Its ready acceptance prompted Triumph to add an up-spec version in 2009, the Street Triple R, that enhanced the handling further with the addition of fully adjustable suspension and uprated brakes. The result was a light and speedy all-rounder that keeps pukka sportsbikes honest on a spirited run through the hills, or even at trackdays.

While this review focuses in particular on experience with the 2013-model Street Triple R, much of the information is equally applicable to all of the 675cc Rs, as well as providing general guidance about base-model Street Triples.

The Street Triple R is very rider-friendly. The 820mm-high seat is comfortable (pillion accommodation less so) and combines with flattish handlebars to provide an ergonomic set-up that’s fine for most rider sizes. You sit in an almost upright ‘action-man’ posture that gives great authority over the motorcycle and a good view of what’s happening around you.

Fuelling is spot-on, with snappy but progressive throttle response. Peak power of 78kW drives a light (183kg dry) package, so it’s a lively performer – nail it and it flies, while sounding amazing. It’s a remarkably flexible engine with 90 per cent of max torque from around 4000rpm, so it loves short-shifting if you ever tire of changing gears, which you don’t given the easy clutch action and sweet-shifting six-speeder. A taller first gear (from the Daytona sportsbike) for 2013 models onward is fine, making the bike a little less flighty in first and a little less wheelie-prone than the previous model – though lofting the front is still there for the asking. A safe touring range of 250km-plus is available from the 17.4-litre tank.

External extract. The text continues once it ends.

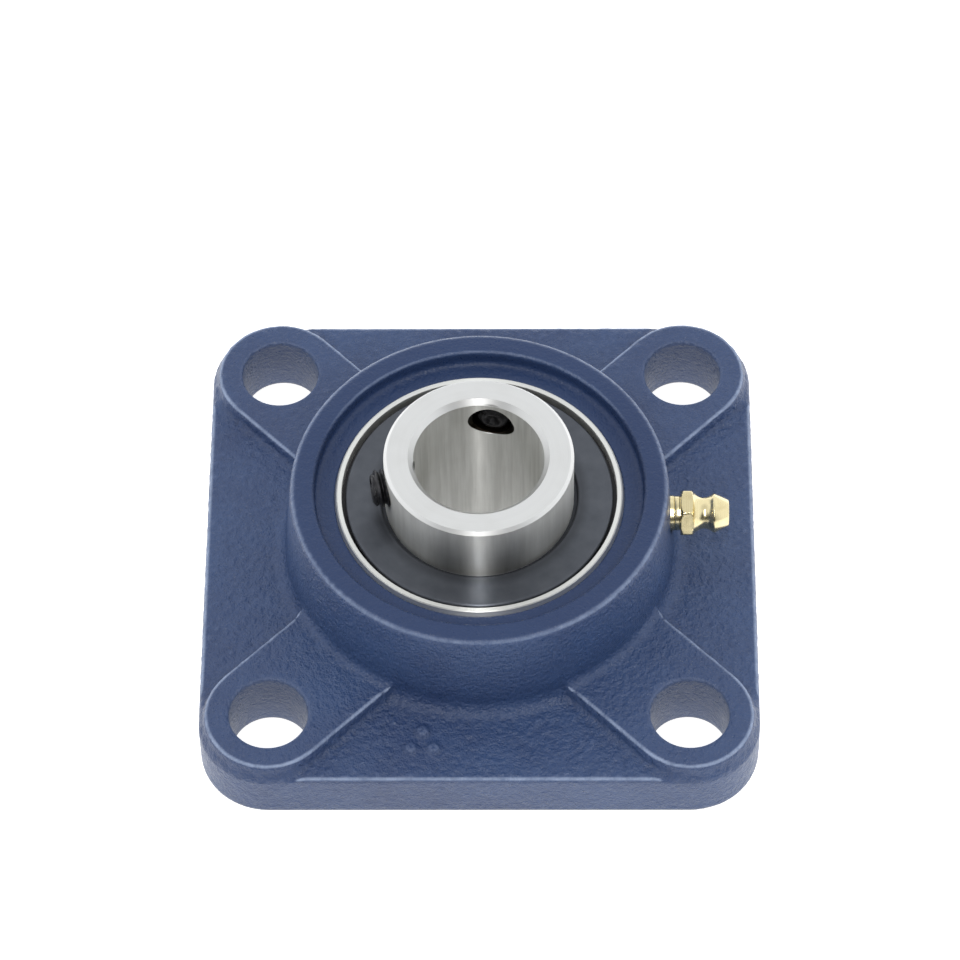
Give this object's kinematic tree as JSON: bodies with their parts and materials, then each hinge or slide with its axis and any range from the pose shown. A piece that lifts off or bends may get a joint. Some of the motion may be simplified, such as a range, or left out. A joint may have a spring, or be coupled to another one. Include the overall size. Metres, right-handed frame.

It’s a very agile and flickable bike that loves a corner, without trading off high-speed stability. The ride is firm while retaining sufficient suppleness to deal with mid-corner bumps. Braking is excellent, with plenty of power and great feel. ABS, which had previously been optional, began to be fitted across the board in 2013, raising the bike’s price by $500.

The Street Triple range is extensive, including a destroked 660cc LAMS version added in 2014, along with a sportier RX model that includes a Daytona-type seat, bellypan and quickshifter on its feature list.

Late 2016 saw the last of the Street Triple 675s produced, superseded this year by a thoroughly revamped 765cc version.

The Street Triple 675 R is an impressive and sophisticated motorcycle, well engineered, well built and with the backing of strong parts availability from an extensive dealer network. It’s an accomplished commuter and a fine bike for weekend sport with your mates. In the many roles it excels at, Triumph’s Street Triple R flatters your skills and delivers riding pleasure by the truckload.


The Street Triple 675 R is a well-engineered and basically trouble-free motorcycle.

More important than a particular bike’s age or kilometres is finding one with a good service record, and cosmetics that have been cared for. Look for worn steering-head bearings and regulator or alternator issues.

Always remember to factor in the cost of consumables like chain, sprockets, brake pads and brake rotors that may soon need replacing.


Most owners leave work on the Street Triple’s high-tech engine-management system to the professionals. But routine checks, chain maintenance and oil and filter changes allow keen DIY owners the chance of some hands-on involvement. For major services go to workshops with access to the latest Triumph engine-mapping downloads.

Minor services including oil and filter changes are required every 10,000km and majors, including valve clearances and throttle-body synchro-setting, are due every 20,000km.